The Carrillo Quandary, Continued
I too am a graduate of Sonoma State University like Supervisor Efren Carrillo, but I graduated in 1971, before Efren was born. In those years one of the things I have learned is that past behavior, unfortunately, is the best predictor of future performance.
So I do not share Gabe Meline’s optimism concerning Carrillo’s “future” position on Preservation Ranch (“The Carrillo Quandary,” May 30). I think someone who would protect the redwoods like we protect the poppies would better serve the “Redwood Empire”! Efren’s vote on the Dutra Asphalt plant and the fact that his former campaign manager now works for Preservation Ranch bodes ill for the future.
I would recommend voting for Ernie Carpenter rather than having to wait four more years to try and hold Carrillo accountable for what I fear is inevitably a betrayal of our environmental heritage in a vote for development interests over the environment.

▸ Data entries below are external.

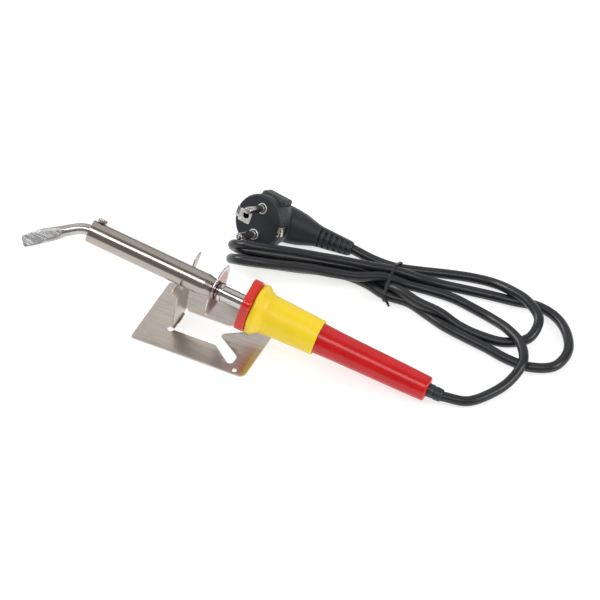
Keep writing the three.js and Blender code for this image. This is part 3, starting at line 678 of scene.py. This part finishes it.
# bit: round bar bent in front of the mouth, forged flat in the plane of the bend
def soldering_bit():
    line = np.array([[55, 0], [20, 0], [6, 0], [1, 0], [-2.5, -0.25], [-6.9, -1.8], [-10.6, -4.1], [-15.1, -7.3], [-21, -12.1], [-26.6, -16.1], [-32.4, -21.1], [-37.8, -25.5]], float)
    c = catmull(line, 12)
    along = np.concatenate([[0], np.cumsum(np.linalg.norm(np.diff(c, axis=0), axis=1))])
    total = along[-1]
    stations = np.concatenate([np.linspace(0, total - 50, 14, endpoint=False), np.linspace(total - 50, total, 90)])
    c = np.stack([np.interp(stations, along, c[:, k]) for k in range(2)], 1)
    t = np.gradient(c, axis=0)
    t /= np.linalg.norm(t, axis=1)[:, None]
    verts, n = [], 64
    for i, (p, d) in enumerate(zip(c, t)):
        tip = total - stations[i]
        k = min(1.0, max(0.0, (tip - 1) / 27.0))
        flat = 0.8 + (3.85 - 0.8) * k**0.85
        wide = 3.85 + (0.95 * math.sin(math.pi * min(1, tip / 28)) if tip < 28 else 0)
        wide *= 1 - 0.03 * max(0, 1 - tip / 1.2)
        sq = 1 - k
        e = 1 - 0.7 * sq**0.8
        # the two flat faces start as a V-shaped run-out on the round bar
        for q in range(n):
            a = 2 * math.pi * q / n
            x, y = math.cos(a), math.sin(a)
            x, y = math.copysign(abs(x) ** e, x), math.copysign(abs(y) ** e, y)
            w, h = wide * x, flat * y
            if tip < 30:
                ax = max(-1.0, min(1.0, abs(w) / 4.9))
                plane = 0.85 + max(0.0, tip - 2) * 0.098 + 0.55 * ax * 0
                lim = 0.85 + max(0.0, tip - 1) * 0.105
                h = math.copysign(min(abs(h), lim), h) if abs(h) > 0 else h
            end = max(0.0, 1 - tip / 0.5) * 0.25
            s = p[0] + (-d[1]) * w * (1 - end)
            z = p[1] + d[0] * w * (1 - end)
            verts.append((s, h * (1 - end), z))
    v = np.array(verts)
    # hammered and filed unevenness on the blade, stronger towards the tip
    for i in range(len(v)):
        tip = total - stations[i // n]
        if tip < 29:
            g = min(1.0, (29 - tip) / 14)
            v[i, 1] += 0.085 * g * noise.noise(Vector((v[i, 0] * 0.45, v[i, 1] * 0.4, v[i, 2] * 0.45)))
            v[i, 2] += 0.06 * g * noise.noise(Vector((v[i, 0] * 0.6 + 9, v[i, 1], v[i, 2] * 0.6)))
    m = len(c)
    faces, fm = [], []
    for i in range(m - 1):
        for q in range(n):
            q2 = (q + 1) % n
            faces.append((i * n + q, i * n + q2, (i + 1) * n + q2, (i + 1) * n + q))
            fm.append(1 if total - stations[i] < 27 and abs(math.sin(2 * math.pi * (q + 0.5) / n)) > 0.1 else 0)
    faces.append(tuple(range(n)))
    fm.append(0)
    faces.append(tuple((m - 1) * n + q for q in range(n))[::-1])
    fm.append(1)
    o = new_object("chisel_bit", row(iron(v)), faces, M["shank"], None, mats=[M["shank"], M["blade"]], face_mat=fm)
    bm = bmesh.new()
    bm.from_mesh(o.data)
    bmesh.ops.recalc_face_normals(bm, faces=bm.faces)
    bm.to_mesh(o.data)
    bm.free()
    o.data.set_sharp_from_angle(angle=math.radians(40))
    return o


place(soldering_bit(), "bit", "bit", slot="bit_tinned")


# hexagonal flange with rounded corners and edges, and its spigot
def flange():
    af, corner, n = 17.6, 4.6, 216
    centre = (af - corner) / math.cos(math.pi / 6)
    out = []
    for i in range(n):
        a = 2 * math.pi * i / n + 1e-4
        # support point of a rounded hexagon in direction a; vertices sit at 30 degrees, 90 degrees ...
        k = math.floor((a) / (math.pi / 3))
        mid = math.pi / 6 + k * math.pi / 3
        lo, hi = mid - math.pi / 6, mid + math.pi / 6
        d = a - mid
        # flats take the outer quarter of each sector in angle, the rounded corner the middle
        cx, cy = centre * math.cos(mid), centre * math.sin(mid)
        edge = math.pi / 6
        x = d / edge
        spread = math.atan2(corner * math.sin(edge), centre + corner * math.cos(edge) - 0)
        if abs(d) <= spread:
            th = mid + edge * (d / spread)
            out.append(((cx + corner * math.cos(th), cy + corner * math.sin(th)), (math.cos(th), math.sin(th))))
        else:
            sgn = 1 if d > 0 else -1
            nn = mid + sgn * edge
            # point on the flat whose normal is nn, in direction a
            r = af / math.cos(a - nn)
            out.append(((r * math.cos(a), r * math.sin(a)), (math.cos(nn), math.sin(nn))))
    prof = []  # (station, inset)
    s0, s1, e = 114.0, 120.7, 1.5
    for k in range(7):
        t = math.pi / 2 * k / 6
        prof.append((s0 + e * (1 - math.sin(t)), e * (1 - math.cos(t))))
    prof = prof[::-1][::-1]
    front = [(s0 + e - e * math.cos(t), e - e * math.sin(t)) for t in np.linspace(0, math.pi / 2, 7)]
    back = [(s1 - e + e * math.sin(t), e - e * math.cos(t)) for t in np.linspace(0, math.pi / 2, 7)]
    rings = []
    hole = lambda s, r: [(s, r * y / math.hypot(x, y), r * x / math.hypot(x, y)) for (x, y), _ in out]
    rings.append(hole(s0 + 0.0, 5.5))
    rings.append(hole(s0 + 0.0, 7.2))
    for s, d in front + back:
        rings.append([(s, y - d * ny, x - d * nx) for (x, y), (nx, ny) in out])
    rings.append(hole(s1, 8.4))
    rings.append(hole(s1, 8.0))
    rings.append(hole(131, 8.0))
    rings.append(hole(131, 5.5))
    verts = [p for r_ in rings for p in r_]
    faces = []
    m = len(rings)
    for i in range(m):
        j = (i + 1) % m
        for q in range(n):
            q2 = (q + 1) % n
            faces.append((i * n + q, i * n + q2, j * n + q2, j * n + q))
    o = new_object("hex_flange_moulding", row(iron(verts)), faces, M["flange"], None)
    outward(o)
    o.data.set_sharp_from_angle(angle=math.radians(35))
    return o


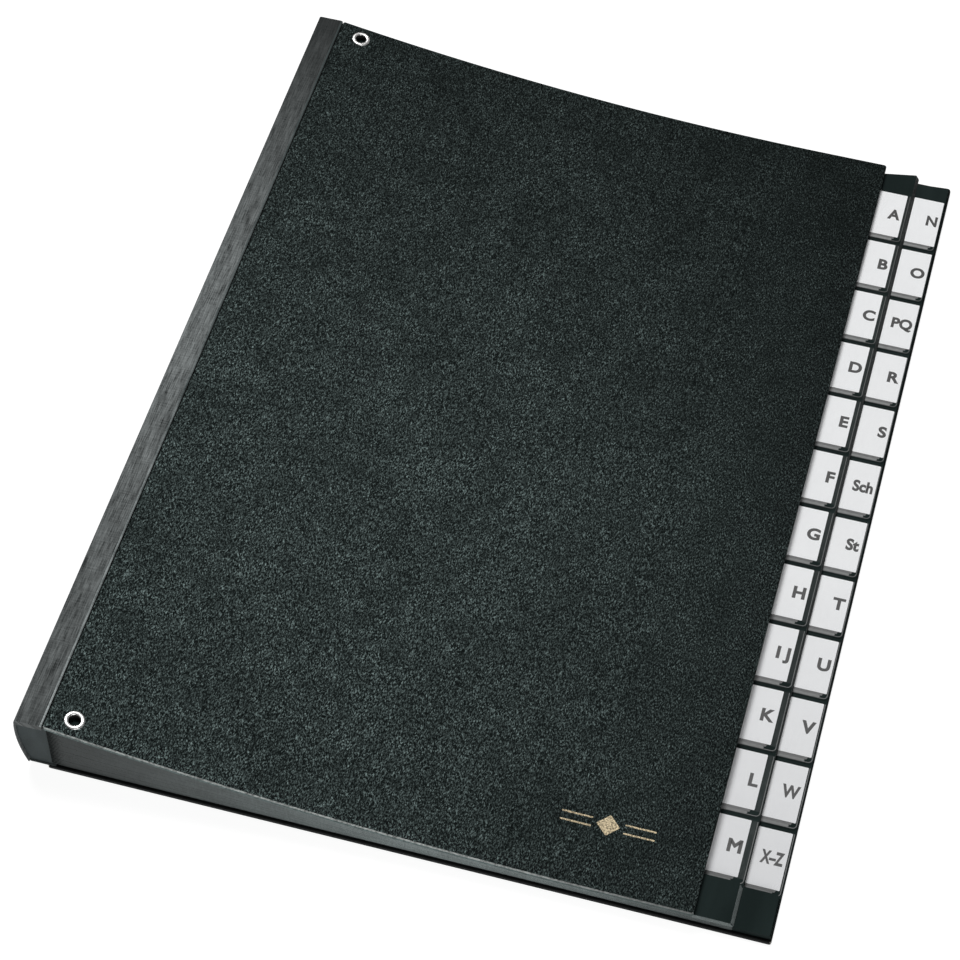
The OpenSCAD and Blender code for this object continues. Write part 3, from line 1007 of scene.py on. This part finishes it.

I read “The Carrillo Quandary.” It reads “Vote for Efren Carrillo,” even though some of his important Sonoma County environmental votes are problematic. It characterizes Ernie Carpenter as out of office too long, and “the job he’s reapplying for has changed significantly over the past 16 years.” Note: George Washington climbed back into the saddle (a middle-aged man) 20 years after his success in the French and Indian War to lead the American Revolution. After which he twice served as president of the United States. Suffice to say middle-aged people can be productive in a variety of capacities, including county government.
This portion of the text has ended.